In short, Demonic Consultation feels cheap, making a two card win for 3 mana that is relatively tricky to interact with, in colours that really don't need the help. Cubes like the MTGO No-Holds Barred Vintage Cube address this by adding Mental Misstep and Dress Down, with Misstep being the only good way for every colour to address the combo. I don't believe this is a kind of playpattern I want to encourage or dedicate slots to.
As a result, Jace, Wielder of Mysteries without Demonic Consultation is also less strong. I like having the Thassa's Oracle in the cube as a strong backup plan or for decks that shred deep into their library, with Doomsday out there for the Timmies to try out. I'll keep an eye how this plays out.

Nadu


For how consistently strong Simic has been as a colour pair, there aren't necessarily that many impressive options for vintage cube past Uro, Titan of Nature's Wrath and Oko, Thief of Crowns. I've seen Sail into the West tried out as a wheel effect, and Bring to Light to reward domain decks but I dislike both.
Nadu, Winged Wisdom is an impressive value engine that doesn't take away many slots, and pairs with cards that already serve other strategies: the boots are good enough for some aggressive strategies and the safekeeper pairs well with Titania, Protector of Argoth or the Balance + Zuran Orb + Crucible of Worlds bullshit. The only risk for non-deterministic combos like this is for the turns to be long and uninteresting, so we'll see how it plays.

So long, Dark Depths


All the cards above have been cut. While its certainly iconic, the combo takes up too many slots for too little: a 20/20 indestructible is no longer the untouchable game-ender it used to be, and requires too slow a setup. Additionally, lands decks have different options I would rather encourage.

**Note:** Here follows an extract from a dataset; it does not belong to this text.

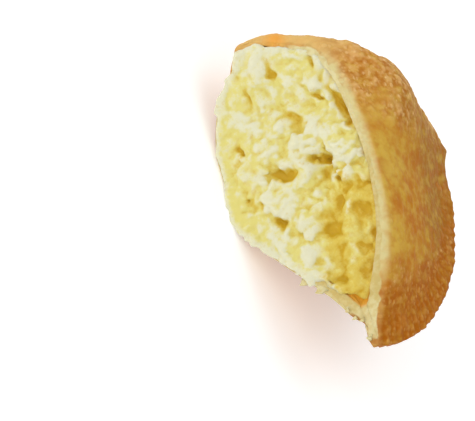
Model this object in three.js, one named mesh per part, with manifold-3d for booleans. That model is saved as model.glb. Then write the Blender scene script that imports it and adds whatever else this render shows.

While stuff like Expedition map, Crop Rotation, and the new Sowing Mycospawn could've leaned harder into assembling a faster combo, but I prefered to cut it for now.

Where does this leave us?

Overall, while I believe these changes are for the better in terms of freshening up the draft environment and powering it up, the finished product undoubtedly feels less personal.